To avoid unwanted side-effects, create a true copy of the data before modifying:

safe_sub = matrix[0:2, 0:2].copy()
safe_sub[:] = 3  # Only changes safe_sub, not matrix
print("Safe Submatrix Modification:\n", safe_sub)
print("Original Matrix Remains Unchanged:\n", matrix)

Explanation:

  • .copy() generates an independent copy, so changes to safe_sub do not affect the original matrix.

How to Save and Load NumPy Arrays

Saving and reusing your data is a fundamental skill in data science. This section will guide you through best practices for saving and loading NumPy arrays—both locally and on the cloud—using code examples you can implement right away.


1. Saving NumPy Arrays to Google Drive in Google Colab

You can use Colab’s built-in functions to connect to your Google Drive for easy file saving:

from google.colab import drive
drive.mount('/content/drive')

import numpy as np

array = np.arange(10)
np.save('/content/drive/My Drive/my_array.npy', array)

Explanation:

  • drive.mount('/content/drive') gives Colab access to your Google Drive.
  • np.save saves your array directly to a location in Drive.

2. Saving NumPy Arrays Locally (Jupyter Notebook/Anaconda)

No cloud? Save directly to your hard drive:

import numpy as np

array = np.arange(10)
np.save('my_local_array.npy', array)

Explanation:

  • The file my_local_array.npy will appear in your working directory.

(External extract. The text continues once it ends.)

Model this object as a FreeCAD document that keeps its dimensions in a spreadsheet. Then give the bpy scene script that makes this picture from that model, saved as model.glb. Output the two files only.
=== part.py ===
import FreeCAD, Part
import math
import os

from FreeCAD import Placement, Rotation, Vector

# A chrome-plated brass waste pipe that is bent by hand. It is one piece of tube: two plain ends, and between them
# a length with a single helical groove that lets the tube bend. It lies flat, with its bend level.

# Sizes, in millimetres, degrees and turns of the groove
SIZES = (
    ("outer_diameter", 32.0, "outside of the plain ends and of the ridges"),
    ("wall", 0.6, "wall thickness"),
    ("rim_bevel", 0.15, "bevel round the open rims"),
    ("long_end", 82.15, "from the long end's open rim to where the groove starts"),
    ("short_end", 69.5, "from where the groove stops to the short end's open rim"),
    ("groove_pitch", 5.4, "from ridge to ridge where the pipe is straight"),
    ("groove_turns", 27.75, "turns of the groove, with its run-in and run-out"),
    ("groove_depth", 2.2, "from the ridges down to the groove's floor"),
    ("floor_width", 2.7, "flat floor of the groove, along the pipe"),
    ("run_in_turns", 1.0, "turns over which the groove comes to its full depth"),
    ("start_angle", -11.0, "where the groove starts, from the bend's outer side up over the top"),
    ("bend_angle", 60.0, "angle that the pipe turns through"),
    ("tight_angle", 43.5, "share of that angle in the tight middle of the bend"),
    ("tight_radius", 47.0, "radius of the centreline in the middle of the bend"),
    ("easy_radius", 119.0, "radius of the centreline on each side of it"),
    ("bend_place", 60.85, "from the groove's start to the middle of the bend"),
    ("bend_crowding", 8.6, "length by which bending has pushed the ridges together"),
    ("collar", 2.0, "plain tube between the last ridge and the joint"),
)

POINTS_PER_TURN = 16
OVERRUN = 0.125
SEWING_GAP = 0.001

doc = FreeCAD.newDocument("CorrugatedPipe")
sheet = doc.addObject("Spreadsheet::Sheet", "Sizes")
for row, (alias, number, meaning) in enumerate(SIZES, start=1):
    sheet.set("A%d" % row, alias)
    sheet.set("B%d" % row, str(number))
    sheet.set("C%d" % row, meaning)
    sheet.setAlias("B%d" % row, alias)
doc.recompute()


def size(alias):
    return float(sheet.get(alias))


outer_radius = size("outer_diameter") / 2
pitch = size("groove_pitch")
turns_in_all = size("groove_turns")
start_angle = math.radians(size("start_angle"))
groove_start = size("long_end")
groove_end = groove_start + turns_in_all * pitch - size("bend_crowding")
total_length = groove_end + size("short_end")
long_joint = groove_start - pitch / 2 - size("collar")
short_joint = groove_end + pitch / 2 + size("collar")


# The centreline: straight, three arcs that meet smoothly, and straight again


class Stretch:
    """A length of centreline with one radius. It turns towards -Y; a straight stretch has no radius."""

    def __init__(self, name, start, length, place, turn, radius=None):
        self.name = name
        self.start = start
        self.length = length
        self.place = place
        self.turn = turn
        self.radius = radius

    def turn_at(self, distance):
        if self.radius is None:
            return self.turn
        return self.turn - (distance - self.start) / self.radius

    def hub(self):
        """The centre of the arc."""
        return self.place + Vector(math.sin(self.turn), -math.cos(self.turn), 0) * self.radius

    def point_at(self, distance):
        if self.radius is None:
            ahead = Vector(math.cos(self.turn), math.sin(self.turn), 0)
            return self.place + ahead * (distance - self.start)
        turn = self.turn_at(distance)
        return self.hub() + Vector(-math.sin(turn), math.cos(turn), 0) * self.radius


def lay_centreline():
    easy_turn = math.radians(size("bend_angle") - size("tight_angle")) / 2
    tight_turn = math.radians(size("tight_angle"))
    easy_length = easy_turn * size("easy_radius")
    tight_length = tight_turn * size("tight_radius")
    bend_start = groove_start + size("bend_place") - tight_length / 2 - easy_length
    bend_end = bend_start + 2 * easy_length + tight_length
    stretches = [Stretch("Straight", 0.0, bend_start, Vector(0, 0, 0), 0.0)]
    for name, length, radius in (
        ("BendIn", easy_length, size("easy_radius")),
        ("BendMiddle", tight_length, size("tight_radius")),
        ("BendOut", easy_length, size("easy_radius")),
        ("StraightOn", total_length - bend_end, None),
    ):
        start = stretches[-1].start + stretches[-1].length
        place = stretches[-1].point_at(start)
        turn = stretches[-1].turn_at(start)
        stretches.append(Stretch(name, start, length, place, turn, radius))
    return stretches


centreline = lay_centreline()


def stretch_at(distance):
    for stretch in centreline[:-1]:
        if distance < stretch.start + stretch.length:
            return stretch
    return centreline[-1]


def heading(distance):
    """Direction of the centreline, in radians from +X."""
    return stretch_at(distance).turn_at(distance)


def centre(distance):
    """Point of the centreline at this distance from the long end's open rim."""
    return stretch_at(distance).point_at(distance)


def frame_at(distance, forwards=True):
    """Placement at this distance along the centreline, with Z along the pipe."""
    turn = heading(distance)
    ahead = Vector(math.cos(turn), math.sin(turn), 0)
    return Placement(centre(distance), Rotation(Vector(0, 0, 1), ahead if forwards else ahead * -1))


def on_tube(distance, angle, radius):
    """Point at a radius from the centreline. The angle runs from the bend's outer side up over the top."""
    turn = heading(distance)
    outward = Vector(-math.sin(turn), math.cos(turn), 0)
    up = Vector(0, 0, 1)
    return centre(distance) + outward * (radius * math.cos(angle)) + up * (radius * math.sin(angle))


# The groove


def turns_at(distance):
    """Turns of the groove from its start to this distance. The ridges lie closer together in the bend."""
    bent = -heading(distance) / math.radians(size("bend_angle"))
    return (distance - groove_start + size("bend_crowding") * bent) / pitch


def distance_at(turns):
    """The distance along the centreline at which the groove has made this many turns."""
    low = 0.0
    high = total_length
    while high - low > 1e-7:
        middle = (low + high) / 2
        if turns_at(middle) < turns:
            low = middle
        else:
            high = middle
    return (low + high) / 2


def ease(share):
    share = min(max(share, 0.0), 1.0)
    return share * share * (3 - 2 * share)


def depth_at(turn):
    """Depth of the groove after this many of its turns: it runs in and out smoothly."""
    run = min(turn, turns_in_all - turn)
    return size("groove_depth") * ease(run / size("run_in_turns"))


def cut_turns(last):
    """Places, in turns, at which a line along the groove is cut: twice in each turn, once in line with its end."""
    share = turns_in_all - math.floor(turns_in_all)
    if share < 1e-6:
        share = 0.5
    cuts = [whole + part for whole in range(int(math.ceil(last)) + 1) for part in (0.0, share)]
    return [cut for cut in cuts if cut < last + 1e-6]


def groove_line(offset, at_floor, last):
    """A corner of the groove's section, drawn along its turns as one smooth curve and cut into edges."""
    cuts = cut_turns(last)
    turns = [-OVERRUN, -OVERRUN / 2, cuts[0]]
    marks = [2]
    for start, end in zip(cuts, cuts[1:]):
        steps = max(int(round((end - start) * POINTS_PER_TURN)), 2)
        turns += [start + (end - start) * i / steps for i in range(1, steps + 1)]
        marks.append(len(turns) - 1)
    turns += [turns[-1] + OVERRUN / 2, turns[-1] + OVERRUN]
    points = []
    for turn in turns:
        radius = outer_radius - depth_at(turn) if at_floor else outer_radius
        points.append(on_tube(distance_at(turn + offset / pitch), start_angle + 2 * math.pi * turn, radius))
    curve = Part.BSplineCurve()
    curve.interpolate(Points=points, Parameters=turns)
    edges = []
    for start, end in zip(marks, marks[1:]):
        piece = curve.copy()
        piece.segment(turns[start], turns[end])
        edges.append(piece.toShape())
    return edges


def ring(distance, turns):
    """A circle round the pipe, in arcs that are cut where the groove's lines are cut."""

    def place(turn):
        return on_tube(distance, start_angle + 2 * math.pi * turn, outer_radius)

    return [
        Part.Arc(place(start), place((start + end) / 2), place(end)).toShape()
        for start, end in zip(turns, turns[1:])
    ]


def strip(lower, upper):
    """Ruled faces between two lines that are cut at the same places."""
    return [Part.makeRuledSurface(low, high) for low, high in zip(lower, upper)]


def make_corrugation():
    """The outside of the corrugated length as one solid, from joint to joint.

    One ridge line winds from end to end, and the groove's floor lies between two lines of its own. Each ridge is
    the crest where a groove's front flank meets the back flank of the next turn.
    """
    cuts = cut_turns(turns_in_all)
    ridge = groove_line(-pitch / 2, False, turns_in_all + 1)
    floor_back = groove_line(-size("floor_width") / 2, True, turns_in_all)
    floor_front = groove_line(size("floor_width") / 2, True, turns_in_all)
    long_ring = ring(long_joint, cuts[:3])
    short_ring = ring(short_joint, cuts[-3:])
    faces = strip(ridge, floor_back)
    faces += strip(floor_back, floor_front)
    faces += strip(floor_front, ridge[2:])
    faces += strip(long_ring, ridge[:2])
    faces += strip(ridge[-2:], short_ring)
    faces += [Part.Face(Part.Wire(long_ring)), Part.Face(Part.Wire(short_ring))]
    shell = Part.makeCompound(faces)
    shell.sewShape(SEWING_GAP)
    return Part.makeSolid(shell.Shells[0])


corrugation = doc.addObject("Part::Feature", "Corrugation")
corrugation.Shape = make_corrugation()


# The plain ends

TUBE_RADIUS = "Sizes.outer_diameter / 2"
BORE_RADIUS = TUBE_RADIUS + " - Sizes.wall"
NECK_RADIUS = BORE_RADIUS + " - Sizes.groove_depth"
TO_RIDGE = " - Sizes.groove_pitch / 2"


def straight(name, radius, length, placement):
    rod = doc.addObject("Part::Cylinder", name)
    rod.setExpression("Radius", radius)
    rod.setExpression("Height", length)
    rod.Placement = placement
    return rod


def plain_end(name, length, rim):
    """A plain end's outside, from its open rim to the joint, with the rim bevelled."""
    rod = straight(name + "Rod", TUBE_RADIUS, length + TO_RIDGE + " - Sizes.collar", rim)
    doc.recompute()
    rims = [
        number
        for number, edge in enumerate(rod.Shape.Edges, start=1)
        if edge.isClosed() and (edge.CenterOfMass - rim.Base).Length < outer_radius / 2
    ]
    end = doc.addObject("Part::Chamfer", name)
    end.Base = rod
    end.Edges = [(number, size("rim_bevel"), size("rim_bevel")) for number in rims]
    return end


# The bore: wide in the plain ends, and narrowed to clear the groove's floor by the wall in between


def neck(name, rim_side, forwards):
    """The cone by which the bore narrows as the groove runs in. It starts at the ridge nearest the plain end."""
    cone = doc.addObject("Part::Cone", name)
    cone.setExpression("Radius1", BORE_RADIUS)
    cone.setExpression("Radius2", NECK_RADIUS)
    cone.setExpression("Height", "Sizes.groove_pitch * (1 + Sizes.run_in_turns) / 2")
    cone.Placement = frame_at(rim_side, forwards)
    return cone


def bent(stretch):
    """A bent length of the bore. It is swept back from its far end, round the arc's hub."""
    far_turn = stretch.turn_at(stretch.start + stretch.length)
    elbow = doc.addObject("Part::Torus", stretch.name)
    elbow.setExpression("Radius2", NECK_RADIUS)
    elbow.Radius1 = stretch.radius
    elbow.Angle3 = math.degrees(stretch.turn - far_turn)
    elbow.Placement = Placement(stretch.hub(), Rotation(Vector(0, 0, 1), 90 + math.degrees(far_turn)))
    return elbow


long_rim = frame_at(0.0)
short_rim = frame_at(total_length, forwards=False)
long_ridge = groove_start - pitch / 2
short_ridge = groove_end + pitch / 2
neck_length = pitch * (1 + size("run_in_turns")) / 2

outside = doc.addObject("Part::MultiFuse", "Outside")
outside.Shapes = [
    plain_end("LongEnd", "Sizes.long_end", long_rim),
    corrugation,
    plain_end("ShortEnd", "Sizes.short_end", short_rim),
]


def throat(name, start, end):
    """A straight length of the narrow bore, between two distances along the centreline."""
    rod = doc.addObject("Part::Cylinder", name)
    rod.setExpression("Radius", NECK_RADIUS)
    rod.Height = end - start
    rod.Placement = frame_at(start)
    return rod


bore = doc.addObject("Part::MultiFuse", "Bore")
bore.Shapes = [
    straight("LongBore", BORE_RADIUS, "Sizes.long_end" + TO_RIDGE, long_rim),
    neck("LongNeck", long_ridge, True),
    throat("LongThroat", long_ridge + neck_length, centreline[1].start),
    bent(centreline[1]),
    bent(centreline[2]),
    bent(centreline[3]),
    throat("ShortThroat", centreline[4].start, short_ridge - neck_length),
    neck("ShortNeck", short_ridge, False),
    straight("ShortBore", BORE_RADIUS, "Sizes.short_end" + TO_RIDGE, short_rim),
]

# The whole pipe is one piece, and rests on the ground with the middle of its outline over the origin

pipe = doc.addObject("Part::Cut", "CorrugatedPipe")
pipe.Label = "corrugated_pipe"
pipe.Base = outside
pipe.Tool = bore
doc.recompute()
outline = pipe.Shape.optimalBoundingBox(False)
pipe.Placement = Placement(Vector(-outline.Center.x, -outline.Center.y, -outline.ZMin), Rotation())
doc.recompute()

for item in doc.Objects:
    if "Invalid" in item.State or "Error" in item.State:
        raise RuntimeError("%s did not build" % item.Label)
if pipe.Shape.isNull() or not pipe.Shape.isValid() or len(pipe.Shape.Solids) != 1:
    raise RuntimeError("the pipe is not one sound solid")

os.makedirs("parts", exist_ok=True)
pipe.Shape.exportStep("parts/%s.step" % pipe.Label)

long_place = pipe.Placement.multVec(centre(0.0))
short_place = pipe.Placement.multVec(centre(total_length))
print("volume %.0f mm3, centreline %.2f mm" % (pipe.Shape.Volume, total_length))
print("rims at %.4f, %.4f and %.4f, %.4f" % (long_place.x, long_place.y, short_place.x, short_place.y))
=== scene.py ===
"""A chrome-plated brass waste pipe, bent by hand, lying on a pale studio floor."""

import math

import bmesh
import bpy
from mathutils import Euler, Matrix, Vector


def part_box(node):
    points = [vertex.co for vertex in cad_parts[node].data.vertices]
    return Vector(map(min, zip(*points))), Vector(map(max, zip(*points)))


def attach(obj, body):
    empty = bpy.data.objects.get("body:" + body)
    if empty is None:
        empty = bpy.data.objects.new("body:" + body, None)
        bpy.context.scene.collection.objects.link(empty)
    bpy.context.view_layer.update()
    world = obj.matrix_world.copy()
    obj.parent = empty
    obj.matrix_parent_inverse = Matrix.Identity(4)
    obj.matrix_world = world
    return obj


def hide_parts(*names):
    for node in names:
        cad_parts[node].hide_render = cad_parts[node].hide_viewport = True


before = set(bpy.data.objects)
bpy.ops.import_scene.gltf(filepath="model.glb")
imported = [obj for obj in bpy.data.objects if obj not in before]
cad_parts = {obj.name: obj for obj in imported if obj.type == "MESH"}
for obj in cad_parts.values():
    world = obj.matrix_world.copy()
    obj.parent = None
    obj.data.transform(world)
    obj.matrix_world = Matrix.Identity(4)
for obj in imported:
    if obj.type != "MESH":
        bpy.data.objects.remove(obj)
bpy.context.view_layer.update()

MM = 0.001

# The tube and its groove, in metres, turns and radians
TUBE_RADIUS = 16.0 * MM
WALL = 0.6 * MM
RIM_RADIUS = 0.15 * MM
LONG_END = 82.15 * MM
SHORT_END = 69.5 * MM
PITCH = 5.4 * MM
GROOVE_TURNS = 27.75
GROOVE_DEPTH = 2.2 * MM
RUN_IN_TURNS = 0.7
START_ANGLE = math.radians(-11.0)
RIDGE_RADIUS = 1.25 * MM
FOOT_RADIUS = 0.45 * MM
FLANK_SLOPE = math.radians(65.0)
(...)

3. Saving Multiple Arrays in One File

Use np.savez to bundle multiple arrays efficiently:

a = np.arange(5)
b = np.linspace(0, 1, 5)

np.savez('arrays_bundle.npz', first=a, second=b)

Explanation:

  • np.savez saves several arrays into a single .npz file with named keyword arguments.

4. Loading Saved Arrays

Bring your data back with np.load, whether it’s .npy (single array) or .npz (multiple arrays):

# Loading a single .npy array
loaded_array = np.load('my_local_array.npy')
print(loaded_array)

# Loading arrays from a .npz file
bundle = np.load('arrays_bundle.npz')
print(bundle['first'])
print(bundle['second'])

Explanation:

  • For .npz files, access each array as a dictionary item using its name.

5. Saving and Loading as Text Files

For maximum compatibility (e.g., sharing with Excel users), use np.savetxt:

arr = np.random.rand(5, 2)
np.savetxt('my_data.txt', arr, delimiter=',')

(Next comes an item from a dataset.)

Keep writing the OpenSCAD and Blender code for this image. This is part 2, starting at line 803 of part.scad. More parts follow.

loaded_txt = np.loadtxt('my_data.txt', delimiter=',')
print(loaded_txt)

Explanation:

  • Text files are readable by other programs.
  • ⚠️ Note: Numbers will generally be converted to floats.

Conclusion

NumPy is the backbone of Python’s scientific stack: it gives you fast, memory-efficient ndarrays, rich array creation utilities (arange, linspace, zeros/ones, eye), convenient reshaping and slicing, and a powerful suite of vectorized math (trig, exp/log, element-wise ops, and matrix multiplication). Mastering these building blocks unlocks everything that sits on top—pandas for tabular data, scikit-learn for ML, and TensorFlow/PyTorch for deep learning.

What you should now be comfortable with

  • Importing and using NumPy idiomatically (import numpy as np).
  • Choosing NumPy arrays over Python lists for numerical work (speed, broadcasting, vectorization).
  • Creating arrays the right way for your task (np.arange for ranges, np.linspace for fixed endpoints, np.zeros/ones for initialization, np.eye for linear algebra).
  • Reshaping without changing element count and using views vs. copies safely (.copy() when needed).
  • Writing vectorized code (avoid Python loops) for arithmetic, stats, and linear algebra (*, @, .T, np.min/max, np.exp, np.log, etc.).
  • Persisting work with save/load patterns (np.save, np.savez, np.load, np.savetxt, np.loadtxt) locally or in Colab/Drive.

Common pitfalls to avoid

  • Forgetting that many slices are views, not copies—unexpected mutations can leak back into the original array. Use .copy() when you’ll modify a slice.
  • Mismatch between shape and operation (e.g., matrix multiply on incompatible dimensions). Check arr.shape and prefer @/np.matmul for linear algebra.
  • Mixing degrees with trig functions (NumPy uses radians). Convert with np.deg2rad/np.rad2deg when needed.
  • Assuming np.arange includes the stop value—it’s exclusive. Use np.linspace when endpoints matter.

Next steps

  • Practice vectorization by rewriting looped code with array operations and broadcasting.
  • Pair NumPy with pandas for real-world datasets; use NumPy arrays under the hood for feature matrices.
  • Explore random sampling and reproducibility with np.random.default_rng.
  • Learn more linear algebra utilities (np.linalg.svd, np.linalg.solve, np.linalg.eig) to prepare for ML.

With these essentials, you’re ready to move from Python basics to production-grade data pipelines and ML workflows, writing code that’s both readable and fast.